_Objective_: Nothing may be dropped or altered: reproduce all the data.
Start
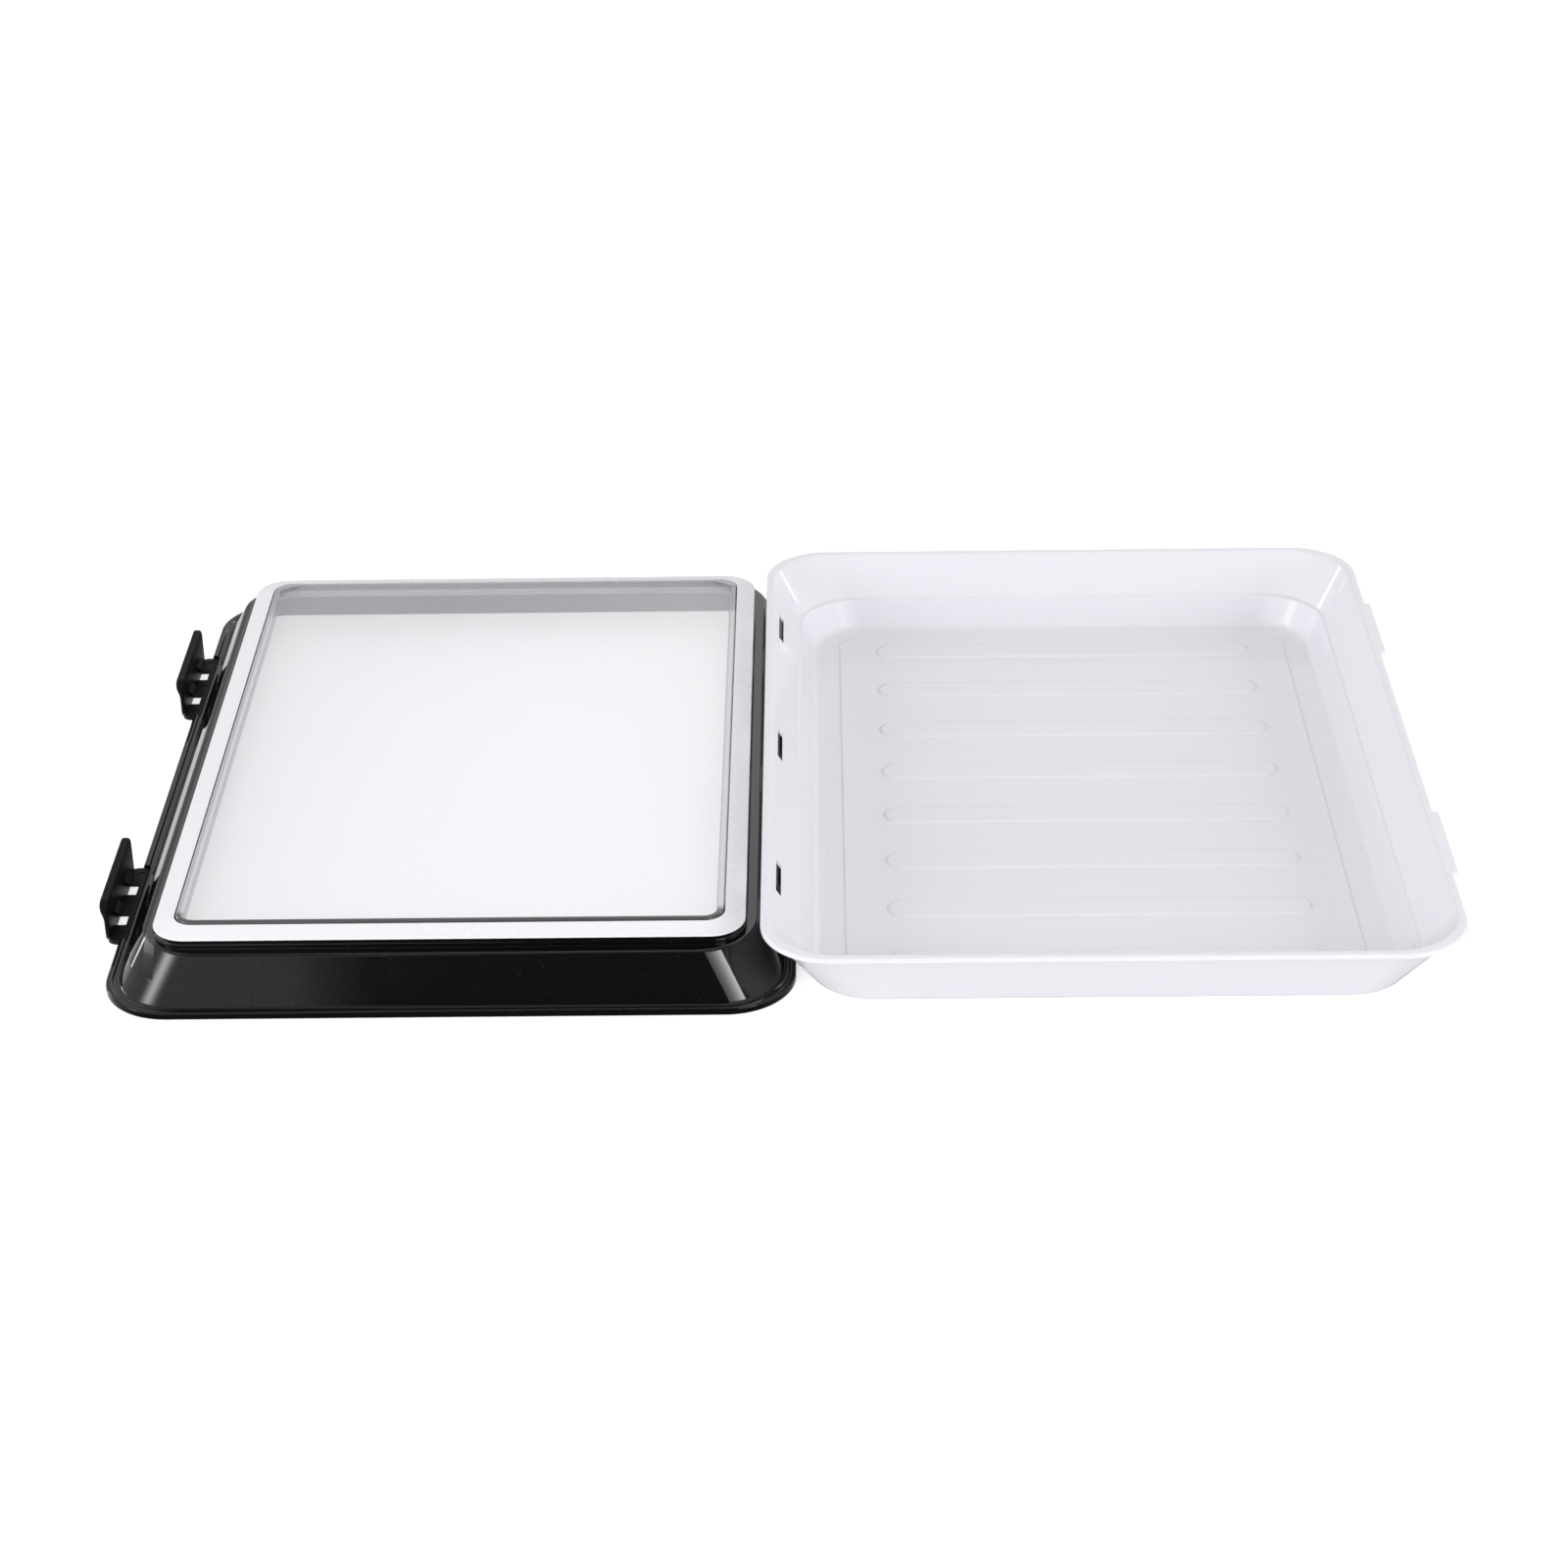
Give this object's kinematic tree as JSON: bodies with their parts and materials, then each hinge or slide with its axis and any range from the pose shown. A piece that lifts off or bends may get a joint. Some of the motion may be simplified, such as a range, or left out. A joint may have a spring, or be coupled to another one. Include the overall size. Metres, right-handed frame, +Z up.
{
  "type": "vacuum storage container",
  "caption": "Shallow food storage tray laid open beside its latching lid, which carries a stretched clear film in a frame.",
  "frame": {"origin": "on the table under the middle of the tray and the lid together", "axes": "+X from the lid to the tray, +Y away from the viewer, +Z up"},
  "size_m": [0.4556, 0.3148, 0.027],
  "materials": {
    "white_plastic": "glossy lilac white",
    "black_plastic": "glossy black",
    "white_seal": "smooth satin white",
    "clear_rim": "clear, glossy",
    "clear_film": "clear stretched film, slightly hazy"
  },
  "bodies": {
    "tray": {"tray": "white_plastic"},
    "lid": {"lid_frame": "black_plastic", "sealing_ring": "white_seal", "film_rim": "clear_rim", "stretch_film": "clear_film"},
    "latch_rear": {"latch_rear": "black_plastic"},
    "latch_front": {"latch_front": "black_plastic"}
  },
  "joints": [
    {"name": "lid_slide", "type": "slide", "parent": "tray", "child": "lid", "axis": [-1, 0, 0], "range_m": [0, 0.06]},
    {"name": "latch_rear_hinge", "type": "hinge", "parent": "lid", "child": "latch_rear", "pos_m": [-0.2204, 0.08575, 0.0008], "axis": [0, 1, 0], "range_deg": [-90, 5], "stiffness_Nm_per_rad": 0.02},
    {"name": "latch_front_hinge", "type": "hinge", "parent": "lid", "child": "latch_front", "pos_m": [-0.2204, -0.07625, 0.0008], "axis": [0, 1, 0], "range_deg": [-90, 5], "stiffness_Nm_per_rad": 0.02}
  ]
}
End
_Task output_:
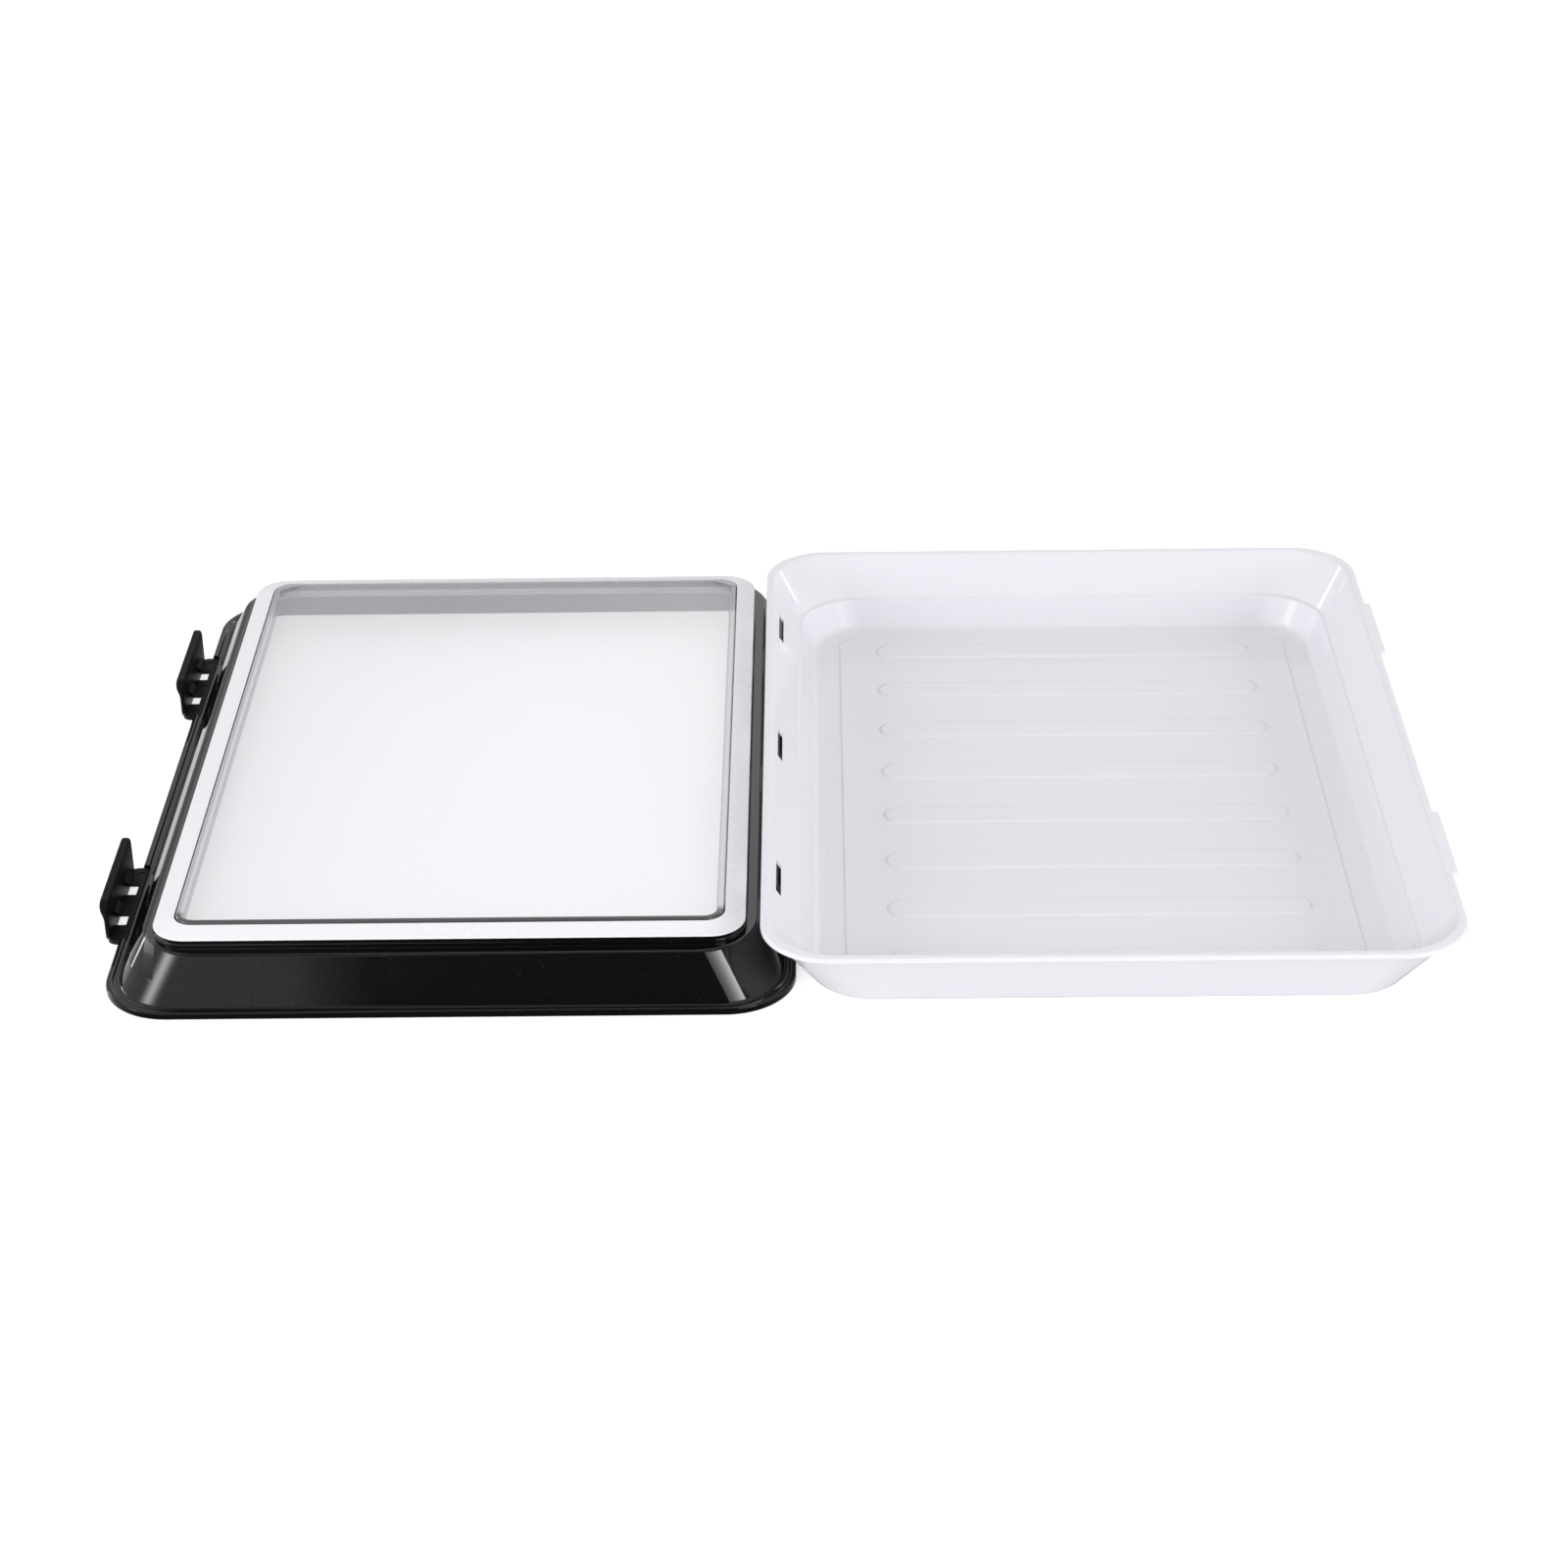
Give this object's kinematic tree as JSON: bodies with their parts and materials, then each hinge or slide with its axis and any range from the pose shown. A piece that lifts off or bends may get a joint. Some of the motion may be simplified, such as a range, or left out. A joint may have a spring, or be coupled to another one. Include the overall size. Metres, right-handed frame, +Z up.
{
  "type": "vacuum storage container",
  "caption": "Shallow food storage tray laid open beside its latching lid, which carries a stretched clear film in a frame.",
  "frame": {"origin": "on the table under the middle of the tray and the lid together", "axes": "+X from the lid to the tray, +Y away from the viewer, +Z up"},
  "size_m": [0.4556, 0.3148, 0.027],
  "materials": {
    "white_plastic": "glossy lilac white",
    "black_plastic": "glossy black",
    "white_seal": "smooth satin white",
    "clear_rim": "clear, glossy",
    "clear_film": "clear stretched film, slightly hazy"
  },
  "bodies": {
    "tray": {"tray": "white_plastic"},
    "lid": {"lid_frame": "black_plastic", "sealing_ring": "white_seal", "film_rim": "clear_rim", "stretch_film": "clear_film"},
    "latch_rear": {"latch_rear": "black_plastic"},
    "latch_front": {"latch_front": "black_plastic"}
  },
  "joints": [
    {"name": "lid_slide", "type": "slide", "parent": "tray", "child": "lid", "axis": [-1, 0, 0], "range_m": [0, 0.06]},
    {"name": "latch_rear_hinge", "type": "hinge", "parent": "lid", "child": "latch_rear", "pos_m": [-0.2204, 0.08575, 0.0008], "axis": [0, 1, 0], "range_deg": [-90, 5], "stiffness_Nm_per_rad": 0.02},
    {"name": "latch_front_hinge", "type": "hinge", "parent": "lid", "child": "latch_front", "pos_m": [-0.2204, -0.07625, 0.0008], "axis": [0, 1, 0], "range_deg": [-90, 5], "stiffness_Nm_per_rad": 0.02}
  ]
}